Offering web-scale crawling services is a hot space and there are many competitors with similar services. When looking at their differentiators, 3 things stand out:
- Vertical-Agnostic: Their offerings are based on URLs and the keywords they use to filter the results of their crawl, so they are independent of verticals, and can cater to a large number of verticals. This also helps them quick turnaround on new features which then become available to all their clients.
- End-to-end Monitoring – Web sites regularly have dynamic content on their pages, and things can change pretty quickly. While most other providers offer a do-it-yourself solution (essentially making you solve this problem), PromptCloud monitors structure changes on the web and supports clients until data gets imported into their systems.
- Large-scale complex crawls – Managing large-scale crawls is one of PromptCloud’s USPs. AJAX elements on the web sites make the pages unique and dynamic. PromptCloud’s platform can crawl pages that use AJAX and interactions very well.
Being a technology-centric company, CTO or Product guys on client side are the decision-makers and buyers for their product. Their adoption has been good so far, catering to clients in US, UK, Canada, Western Europe, Singapore, Hong Kong etc. Being a vertical agnostic solution, they have clients from all domains be it e-commerce, travel, market research or classifieds and across the globe. They are an early growth stage company and are growing at the rate of 4X in revenues each quarter, with healthy pipeline of clients.
Since they offer custom services, their pricing varies a lot – it could be anywhere from $200 to $10K a month for a given customer. Pricing depends on what types of services are being consumed, as well as on crawl frequency, data volume, value added services, etc. Users can control the price by setting limits to data that they fetch in a month. They also can do some sampling of data to get a sense of pricing run rate, before committing to the crawl.
Currently, most of their marketing and sales happen through referrals. As they go forward, brand-building is going to be key marketing strategy and they are investing in that right now.
They are looking to address a larger market and to expand their offerings across more and more geographies. Scale is the #1 imperative for them right now. The aim is to build a brand around their solution and increase the loyal customer base.
Future releases will focus on following themes:
- Make data richer by applying AI and Machine Learning
- Offer standardized data sets in some verticals
Web Crawling services is a space that is hot and has many players. There is 80Legs (any guesses why they are called so?) which offers a programmable platform for custom data crawling, and there is Grepsr that offers its services to individuals, and there are a lot of them in between – Fetch, Mozenda, Spinn3r (blog, news and social media crawling), and of course an open source web crawler (Apache Nutch).
These products vary along 2 dimensions (and hence they should be visualized in a 2×2 box)
- Horizontal (Platform) or Vertical (Business Solutions)

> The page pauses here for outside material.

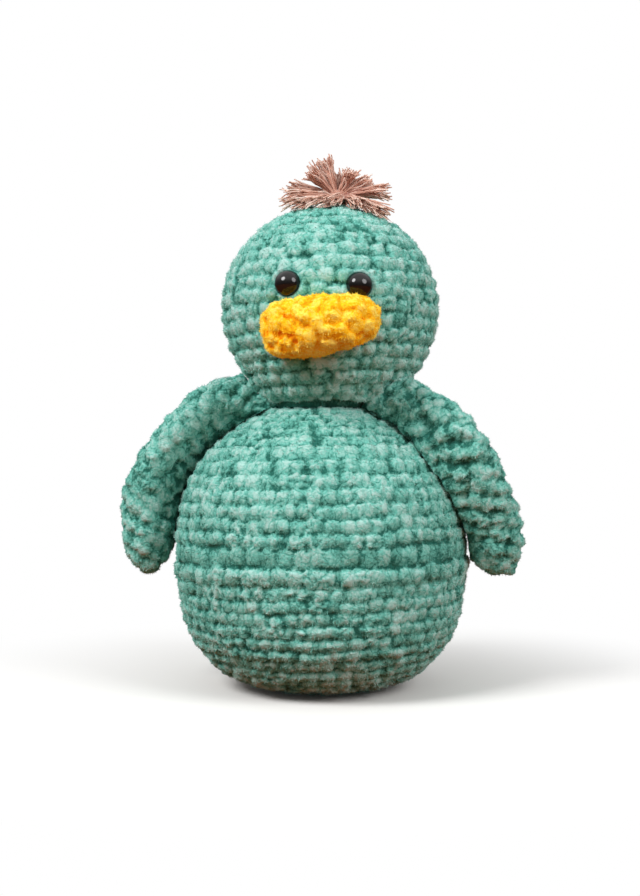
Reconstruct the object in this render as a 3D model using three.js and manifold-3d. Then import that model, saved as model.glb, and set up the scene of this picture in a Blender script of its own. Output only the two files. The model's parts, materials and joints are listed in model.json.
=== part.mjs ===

- Level of programming required to achieve business value
#1 is obvious, let’s talk about #2. Level of programming required to get value depends on the interface that is exposed by these services and who does it appeal to the most. Most of the consumers of data are business people; however, most of these offerings are technical enough that business teams need to work through their technical teams to get value (one reason why PromptCloud sells to Product guys rather than business guys). It is hard (though possible) to have a platform offering and still provide an interface consumable by business teams (because business value will be generated only when platform outcome is processed using vertical business rules which is hard to do without some amount of programming).
PromptCloud is a horizontal (platform) offering that requires a little programming to get it integrated with business flows of the client. For them, this positioning makes sense for 2 reasons:
- Revenue Spread: Horizontal increases addressable market because all verticals can be targeted. However, this also means that value provided per client is less and hence revenue per client is going to be less while number of clients might be large. At this stage of their company, this is a better revenue mix (since it exposes them to a large number of clients).
- Cost of Innovation: Vertical requires more business focus and hence innovations that are specific to a vertical may not be applicable to another vertical, while horizontal means every innovation benefits every customer. This makes innovating for every client a costly affair when focusing on a vertical.
However, it is important for them to make sure they are moving continuously along the spectrum of offering vertical solutions (without compromising on their innovation abilities) and offering business-consumable interfaces.
The Road Ahead
The road ahead for PromptCloud is tough but inspiring. They are in a space that will require much more services in future as data continues to proliferate, data-driven insights become the order of the day, and web data continues to become more unstructured. They have a good set of offering and a good list of clients to work with. However, they do face some challenges:
- They need to gain more visibility in existing and newer geographies; building their brand is going to be key.
- They need to add more products to their bouquet of offerings
- To maintain their technology edge, they need to continue to build the team even through the shortage of trained professionals in this area.
They also need to figure out where they want to put themselves on Horizontal-Vertical axis, we feel that they need to move towards offering vertical-focused solutions, in addition to maintaining a horizontal data platform. PromptCloud (and most of its competitors) offers a technology product to business teams to do their data analysis well (and hence business teams need to involve their technology teams to consume PromptCloud services). We feel that a way forward for PromptCloud will be to become a business product that the business people can consume directly and come to build critical business on. They platform approach (vertical-agnosticity) is a good foundation on which such a business product can be built.
They have the right trajectory of growth, and good momentum and team to continue to push and become a name to reckon with in this space.